Routine, stability, consistency - predictability
During the global lockdown, some kindergartens were open in Latvia and Klaudias was one of them. Despite everything that’s happening around them and to their parents, Klaudia says that she hasn’t seen any changes in children in her group because of one crucial and most important aspect for children feeling safe - a routine that wasn’t broken for them.
Children need their routine to help them predict what’s coming and will happen to them. This creates a feeling of safety and calm. As calm as an emotionally overwhelmed toddler can be.
In Klaudijas groups she teaches the morning routine also to parents so that they can provide similar activities at home and every caregiver uses the same methods. And children are wired to this routine - when they come through the door, they will hang their coat, take off shoes, go wash their hands, have a couple of minutes with their parents and then go to activities they choose. Klaudija tells them beforehand when it will be time for them to go outside, have meals, and bedtime. And it doesn’t change day by day, week by week as all changes are a stress for children - a new boy in the group (it’s also stressful for him), new toys and new activities.

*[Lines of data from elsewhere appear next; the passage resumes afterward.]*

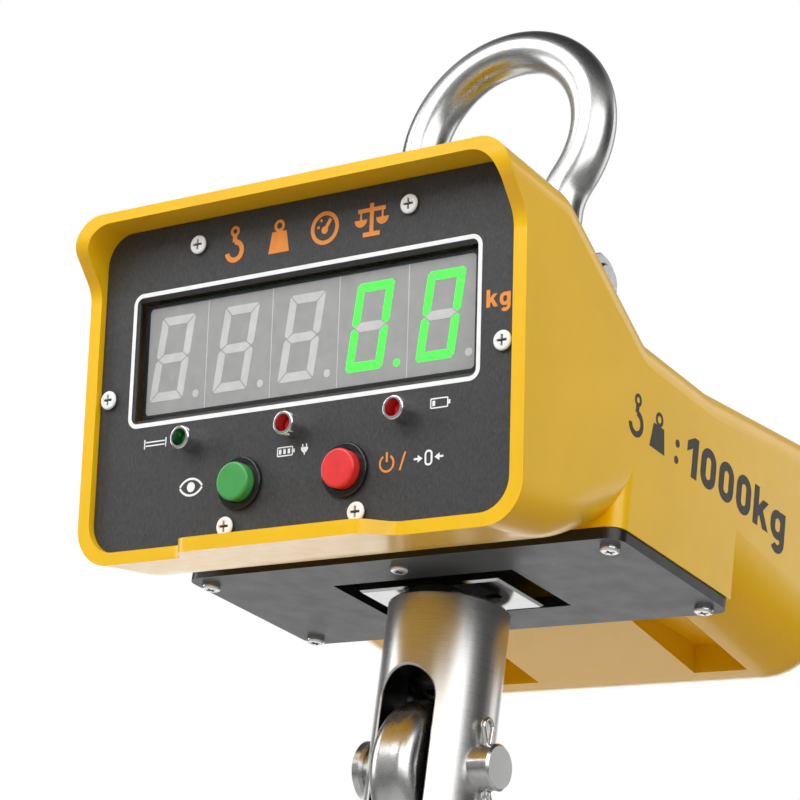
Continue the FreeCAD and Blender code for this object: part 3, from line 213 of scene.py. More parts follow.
def plastic(name, colour, roughness=0.3, grain=0.0004, coat=0.0):
    surface = Surface(name, Coat_Weight=coat, Coat_Roughness=0.1)
    surface.tint(surface.grain(0.004, detail=3.0), *shades(colour, 0.06))
    surface.polish(surface.grain(0.002), roughness - 0.04, roughness + 0.06)
    return surface.relief(surface.grain(grain), 0.00001, 0.5).material


def steel(name, colour, smooth, rough, line=0.00012, stretch=BRUSHED, centre=None, depth=0.000003):
    """Bare metal with tool marks: `stretch` says which way the lines run."""
    surface = Surface(name, Metallic=1.0)
    source = surface.around(centre) if centre else surface.place
    lines = surface.grain(line, stretch, 3.0, source)
    surface.tint(lines, *shades(colour, 0.07))
    surface.polish(lines, smooth, rough)
    return surface.relief(lines, depth, 0.6).material


def slotted_steel(name, colour, smooth, rough, outer, low):
    """Turned steel with painted shade in its slot: dark from 1.4 mm inside the radius `outer`, and clear of its
    low end.
    """
    surface = Surface(name, Metallic=1.0)
    lines = surface.grain(0.00009, TURNED, 3.0)
    axes = surface.add("ShaderNodeSeparateXYZ", {0: surface.place}).outputs
    # painted shade: dark inside the slot, more than 1.4 mm in from the outside and well above the low end
    unshaded_outside = surface.mapped(surface.reach(axes[0], axes[1]), outer - 1.4 * MM, outer - 0.3 * MM)
    unshaded_below = surface.mapped(axes[2], low + 9 * MM, low + 3 * MM)
    unshaded = surface.add("ShaderNodeMath", {0: unshaded_outside, 1: unshaded_below}, operation="MAXIMUM").outputs[0]
    bare = surface.blend(lines, *shades(colour, 0.1))
    surface.colour(surface.mix(unshaded, SLOT_SHADE, bare))
    surface.polish(lines, smooth, rough)
    return surface.relief(lines, 0.000005, 0.6).material


def forged(name, colour, smooth, rough):
    """Tumbled forging: soft low dents and a fine satin grain."""
    surface = Surface(name, Metallic=1.0)
    surface.tint(surface.grain(0.015, detail=4.0), *shades(colour, 0.09))
    surface.polish(surface.grain(0.006, detail=2.0), smooth, rough)
    surface.relief(surface.grain(0.014, detail=1.0), 0.00002, 0.3)
    return surface.relief(surface.grain(0.0004, detail=1.0), 0.0000015, 0.5).material


def clear_acrylic(name):
    surface = Surface(name, Alpha=0.06, IOR=1.49)
    surface.tint(surface.grain(0.05), srgb(60, 64, 62), srgb(90, 94, 92))
    surface.polish(surface.grain(0.02), 0.02, 0.06)
    return surface.material


def glowing(name, colour, strength):
    """A segment or lens lit from behind, a little brighter in places."""
    surface = Surface(name, Emission_Color=colour, Emission_Strength=strength)
    surface.tint(surface.grain(0.002), *shades([value / 2 for value in colour[:3]], 0.08))
    surface.polish(surface.grain(0.001), 0.35, 0.5)
    return surface.material


def circuit_board(name):
    """Solder mask with a faint pattern of tracks under it."""
    surface = Surface(name)
    cells = {"Vector": surface.place, "Scale": 350.0}
    tracks = surface.add("ShaderNodeTexVoronoi", cells, distance="MANHATTAN").outputs["Distance"]
    surface.tint(tracks, srgb(18, 92, 48), srgb(42, 140, 78), 0.1, 0.5)
    surface.polish(surface.grain(0.001), 0.25, 0.4)
    return surface.relief(tracks, 0.00003, 0.5).material


def dress(node, material):
    """Gives every slot of a CAD node the one material."""
    for holder in frame["nodes"][node].material_slots:
        holder.material = material


BOW_CENTRE = (0.0, 0.0, -0.032)
clevis_low, clevis_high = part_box("clevis")
BARE_STEEL = (0.68, 0.675, 0.665, 1)
OFF_WHITE = srgb(250, 250, 249)

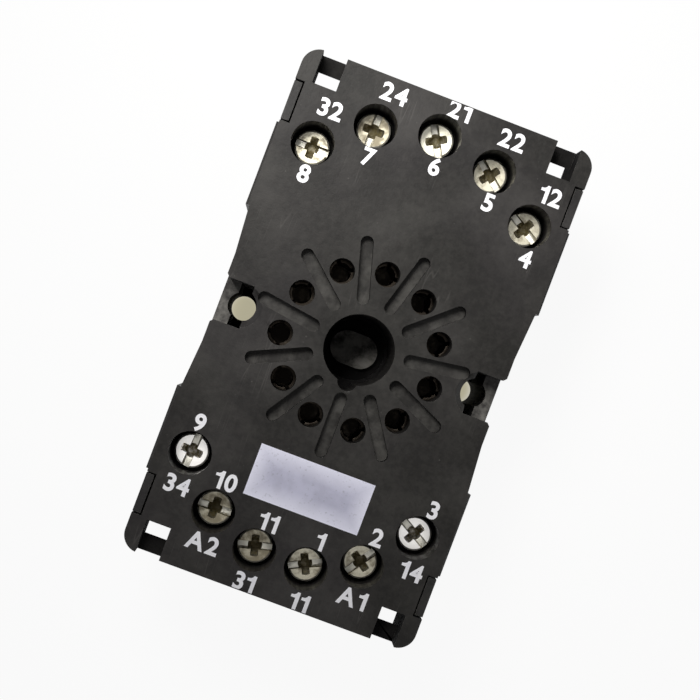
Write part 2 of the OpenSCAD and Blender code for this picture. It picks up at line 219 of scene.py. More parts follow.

Trust yourself and remember that you already are the best possible parent for your child. The hardest thing to implement for modern parents, as Klaudija mentions, is to trust their gut feeling. We spend so much learning the best ways to develop healthy, smart and successful people, and we see so many different methods to do this. Klaudija says that you have to remember that no matter what you teach your children if you love and respect them, you already are the best parent they could have. And nobody in this world knows your child better than you. If you spend time observing your child and get to know them as much as possible, you will know for yourself what’s best for them.